Advocacy – Arts and music are essential, not nice to haves


Dr Kerryn Palmer is a theatre practitioner who has worked as an arts educator for 30 years.

OPINION: One of the most consistent and enduring challenges I face as a long-time arts educator is how to convince people that the arts have deep and immeasurable value to society.

Educating through the arts teaches core skills and competencies in a way that is organic and visceral. An arts-based education embodies the values of kanohi ki te kanohi (the seen face/face to face/fronting up) which ensures that relationships, communication, empathy and humanity are developed. Not only is studying through the arts a proven way to strengthen your ‘soft (life!) skills’ such as; communication, leadership, problem-solving, work ethic, time management, and interpersonal skills, further competencies such as collaboration, creativity, resilience, critical thinking, and courage are strengthened through an arts-rich education

Recently I attended a function at Parliament with arts minister Paul Goldsmith who said: “It is so important that we expose children to all areas of the arts”. The next day Prime Minister Christopher Luxon said, “schools could defer arts and music curriculum in favour of maths and reading” and followed it up by saying, “We are requiring schools to spend more time teaching the basics – reading, writing and maths. Those are the must-haves. … If spending more time on numeracy and literacy means less time on the nice-to-haves like music and arts, so be it.”

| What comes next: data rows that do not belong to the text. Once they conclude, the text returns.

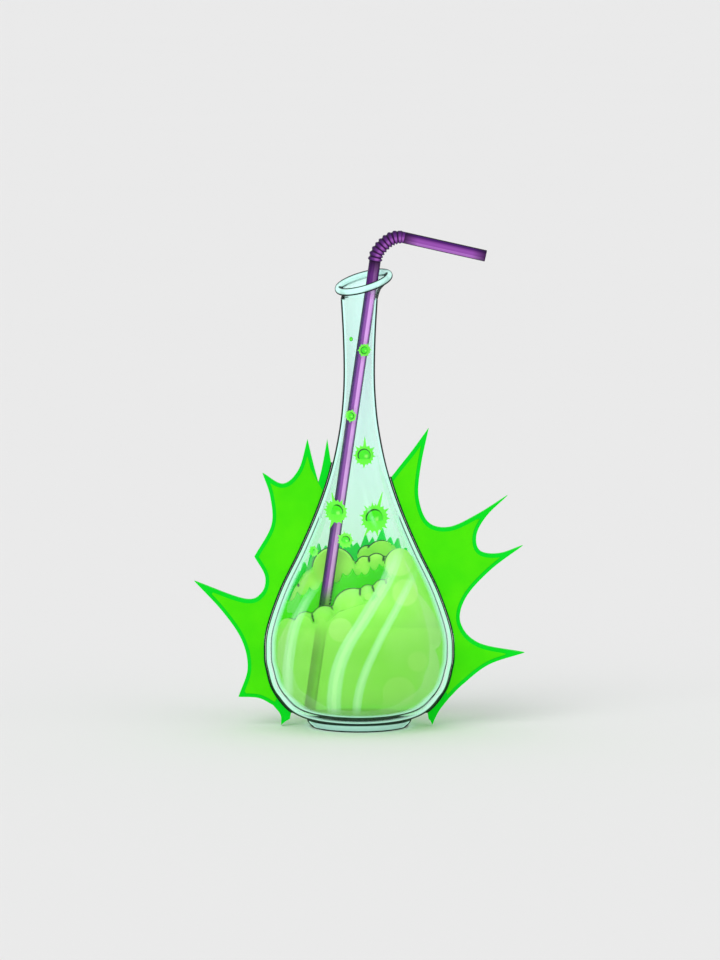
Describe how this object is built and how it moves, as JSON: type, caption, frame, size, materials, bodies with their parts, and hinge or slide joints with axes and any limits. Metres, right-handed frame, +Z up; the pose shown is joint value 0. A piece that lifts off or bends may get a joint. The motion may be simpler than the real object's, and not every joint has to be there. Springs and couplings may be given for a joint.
{
  "type": "potion flask with bendy straw",
  "caption": "Tear-drop glass potion flask with foot and tilted rolled lip, green potion and foam, bendy straw, and flat splash wings at both sides.",
  "frame": {"origin": "middle of the foot's flat underside", "axes": "+Z up along the flask's axis, the straw leans and bends towards +X, the front looks along -Y"},
  "size_m": [0.1488, 0.0844, 0.224],
  "materials": {
    "clear_glass": "clear hand-blown glass with a pale aqua tint",
    "green_potion": "translucent light green cast resin",
    "bright_potion": "saturated green cast resin",
    "potion_foam": "soft satin light green foam",
    "emerald_splash": "glossy emerald resin",
    "splat_film": "glossy lime film",
    "splat_bead": "glossy green drop",
    "purple_plastic": "glossy translucent purple straw plastic",
    "purple_bellows": "pleated purple straw plastic",
    "emerald_border": "satin emerald acrylic",
    "lime_inlay": "satin lime acrylic",
    "black_seal": "matt black bonding bead"
  },
  "bodies": {
    "flask": {"flask_body": "clear_glass", "flask_foot": "clear_glass", "flask_lip": "clear_glass", "foam_back": "potion_foam", "foam_crest": "potion_foam", "foam_front": "potion_foam", "inlay_left_back": "lime_inlay", "inlay_left_front": "lime_inlay", "inlay_right_back": "lime_inlay", "inlay_right_front": "lime_inlay", "potion": "green_potion", "potion_surge": "bright_potion", "seal_left": "black_seal", "seal_right": "black_seal", "splash_crown": "emerald_splash", "splat_bead_a": "splat_bead", "splat_bead_b": "splat_bead", "splat_bead_c": "splat_bead", "splat_bead_d": "splat_bead", "splat_bead_e": "splat_bead", "splat_bead_f": "splat_bead", "splat_bead_g": "splat_bead", "splat_bead_h": "splat_bead", "splat_star_b": "splat_film", "splat_star_c": "splat_film", "splat_star_d": "splat_film", "splat_star_e": "splat_film", "splat_star_f": "splat_film", "splat_star_g": "splat_film", "splat_star_h": "splat_film", "wing_left": "emerald_border", "wing_right": "emerald_border"},
    "straw": {"straw_lower_tube": "purple_plastic"},
    "pleat_1": {"straw_pleat_1": "purple_bellows"},
    "pleat_2": {"straw_pleat_2": "purple_bellows"},
    "pleat_3": {"straw_pleat_3": "purple_bellows"},
    "pleat_4": {"straw_pleat_4": "purple_bellows"},
    "pleat_5": {"straw_pleat_5": "purple_bellows"},
    "pleat_6": {"straw_pleat_6": "purple_bellows"},
    "pleat_7": {"straw_pleat_7": "purple_bellows"},
    "pleat_8": {"straw_pleat_8": "purple_bellows"},
    "pleat_9": {"straw_pleat_9": "purple_bellows"},
    "arm": {"straw_arm": "purple_plastic"}
  },
  "joints": [
    {"name": "straw_lift", "type": "slide", "parent": "flask", "child": "straw", "axis": [0.144, 0, 0.9896], "range_m": [0, 0.18]},
    {"name": "straw_turn", "type": "hinge", "parent": "straw", "child": "pleat_1", "pos_m": [0.007, 0, 0.2098], "axis": [0.144, 0, 0.9896], "continuous": true},
    {"name": "straw_bend_1", "type": "hinge", "parent": "pleat_1", "child": "pleat_2", "pos_m": [0.00729, 0, 0.21178], "axis": [0, 1, 0], "range_deg": [-13, 1.95]},
    {"name": "straw_bend_2", "type": "hinge", "parent": "pleat_2", "child": "pleat_3", "pos_m": [0.00801, 0, 0.21364], "axis": [0, 1, 0], "range_deg": [-12, 1.8]},
    {"name": "straw_bend_3", "type": "hinge", "parent": "pleat_3", "child": "pleat_4", "pos_m": [0.00911, 0, 0.21532], "axis": [0, 1, 0], "range_deg": [-8, 1.2]},
    {"name": "straw_bend_4", "type": "hinge", "parent": "pleat_4", "child": "pleat_5", "pos_m": [0.01043, 0, 0.21682], "axis": [0, 1, 0], "range_deg": [-5, 0.75]},
    {"name": "straw_bend_5", "type": "hinge", "parent": "pleat_5", "child": "pleat_6", "pos_m": [0.01188, 0, 0.2182], "axis": [0, 1, 0], "range_deg": [-7, 1.05]},
    {"name": "straw_bend_6", "type": "hinge", "parent": "pleat_6", "child": "pleat_7", "pos_m": [0.01348, 0, 0.2194], "axis": [0, 1, 0], "range_deg": [-11, 1.65]},
    {"name": "straw_bend_7", "type": "hinge", "parent": "pleat_7", "child": "pleat_8", "pos_m": [0.01528, 0, 0.22026], "axis": [0, 1, 0], "range_deg": [-14, 2.1]},
    {"name": "straw_bend_8", "type": "hinge", "parent": "pleat_8", "child": "pleat_9", "pos_m": [0.01724, 0, 0.22067], "axis": [0, 1, 0], "range_deg": [-13, 1.95]},
    {"name": "straw_bend_9", "type": "hinge", "parent": "pleat_9", "child": "arm", "pos_m": [0.01924, 0, 0.22062], "axis": [0, 1, 0], "range_deg": [-11.4, 1.71]}
  ]
}
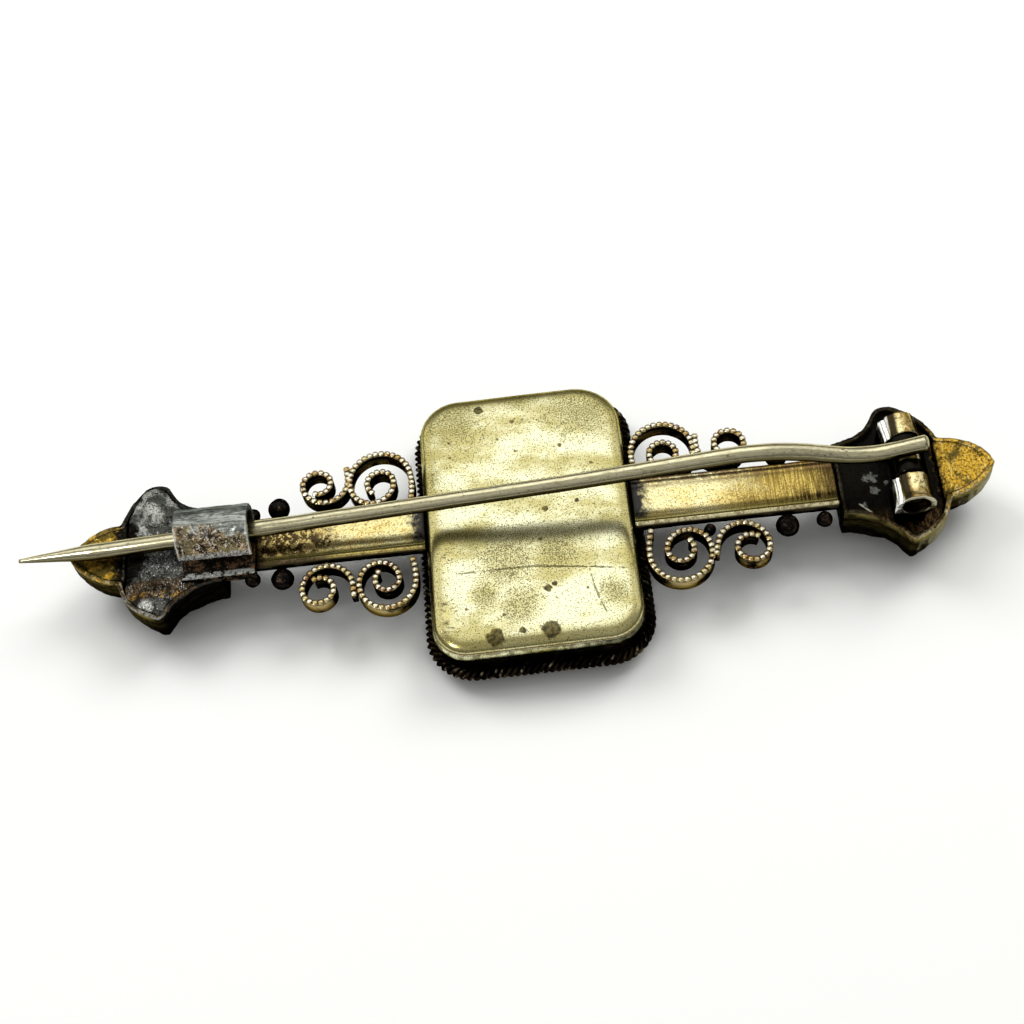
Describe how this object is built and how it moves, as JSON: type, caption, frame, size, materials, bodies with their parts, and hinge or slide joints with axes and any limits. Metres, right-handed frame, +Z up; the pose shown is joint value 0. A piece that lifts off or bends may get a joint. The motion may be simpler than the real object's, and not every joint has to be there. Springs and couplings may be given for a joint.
{
  "type": "bar brooch",
  "caption": "Metal bar brooch with a pillow-backed middle plaque, beaded scrolls and trefoil ends, lying face down with its hinged pin and hook catch on top.",
  "frame": {"origin": "centre of the plaque's flat front face, on which the brooch lies", "axes": "+X along the bar towards the hinge end, +Y across the bar, +Z up from the front face to the pin side"},
  "size_m": [0.059, 0.0192, 0.0081],
  "materials": {
    "plaque_gilt": "satin, pale greenish gold with dark specks and stains",
    "front_metal": "dark oxidised",
    "rope_wire": "dark oxidised with worn high spots",
    "bar_gilt": "satin, mottled with brown tarnish",
    "end_casting": "rough cast, dark in the hollows",
    "solder": "rough grey solder",
    "beaded_wire": "bright beads over dark sides",
    "dark_ball": "nearly black with coppery glints",
    "catch_sheet": "grey sheet, worn to copper brown on its front",
    "hinge_tube": "polished with brown tarnish",
    "rivet_wire": "dark oxidised",
    "stem_wire": "satin nickel silver with lengthwise highlights"
  },
  "bodies": {
    "brooch": {"plaque_back": "plaque_gilt", "plaque_front": "front_metal", "plaque_rope": "rope_wire", "bar_left": "bar_gilt", "bar_right": "bar_gilt", "terminal_left": "end_casting", "terminal_right": "end_casting", "solder_left": "solder", "scrolls_upper_left": "beaded_wire", "scrolls_upper_right": "beaded_wire", "scrolls_lower_left": "beaded_wire", "scrolls_lower_right": "beaded_wire", "ball_upper_left": "dark_ball", "ball_upper_right": "dark_ball", "ball_lower_left": "dark_ball", "ball_lower_right": "dark_ball", "small_ball_upper_left": "dark_ball", "small_ball_upper_right": "dark_ball", "small_ball_lower_left": "dark_ball", "small_ball_lower_right": "dark_ball", "ball_between_scrolls": "dark_ball", "catch": "catch_sheet", "knuckle_upper": "hinge_tube", "knuckle_lower": "hinge_tube", "rivet": "rivet_wire"},
    "pin": {"pin_stem": "stem_wire"}
  },
  "joints": [
    {"name": "pin_swing", "type": "hinge", "parent": "brooch", "child": "pin", "pos_m": [0.0226, 0, 0.00495], "axis": [0, 1, 0], "range_deg": [0, 85]}
  ]
}
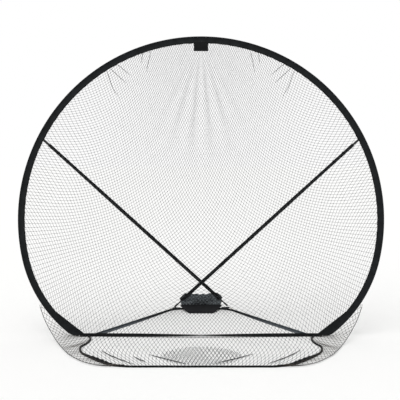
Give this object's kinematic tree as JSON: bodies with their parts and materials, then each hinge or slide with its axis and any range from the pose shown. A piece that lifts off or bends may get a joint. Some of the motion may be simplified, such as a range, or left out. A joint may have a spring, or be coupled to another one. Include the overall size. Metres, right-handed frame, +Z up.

With arts educators all around the motu banging their heads against brick walls in frustration, I was compelled to question if anyone making these decisions had actually read anything about how music and the arts raise educational achievement across all curriculum areas. There are thousands of studies to pick from, and overwhelming evidence that states that arts and music are not “nice to haves” but excellent methods to teach numeracy and literacy as well as being essential to the well-being and health of young people.

Another well documented fact is that students that are engaged, stimulated and enjoy school, are more likely to attend. The Government constantly states that it wishes to increase attendance rates in schools and yet seems confused about how to actually do so.

Twenty years ago the arts were stripped back in favour of STEM subjects in core education. The irony is that this was an attempt to raise the numeracy and literacy rates in children and yet (unsurprisingly for arts educators), we find ourselves with worse literacy and numeracy rates than ever. Which suggests that this method doesn’t work. Increasing “structured maths” and forcing teachers to adhere to strict guidelines around “the basics” is a simplistic blunt tool which is unlikely to raise literacy and numeracy rates and arguably will worsen school attendance, child hauora/health, and community engagement.

All elements in the curriculum are important – none are “nice to haves” and they are not mutually exclusive. As Professor Peter O’Connor stated recently, research demonstrates that you can have a literacy and numeracy focus and retain the vibrancy of the arts, science and social studies. International and national evidence also shows that rich broad curricula deliver the best learning results. And while the prime minister doesn’t appear to care much for the arts, he should be alerted to the evidence that children in arts-rich schools do better in literacy and numeracy.

Maybe we need to try something radical. Maybe we need an education system where the arts are the heart of our education system. Where young people are consistently taught in an arts-rich way that increases literacy and numeracy, makes them more resilient, able to empathise, think critically, communicate, work well in a team and have courage in this ever-changing world.

A place to start would be for this Government – rather than rushing to enforce more underdeveloped and unresearched policies on to exhausted teachers – to extensively and genuinely collaborate with educators and arts experts and creatively and courageously create education policies that will have long lasting, positive change for all young people in Aotearoa.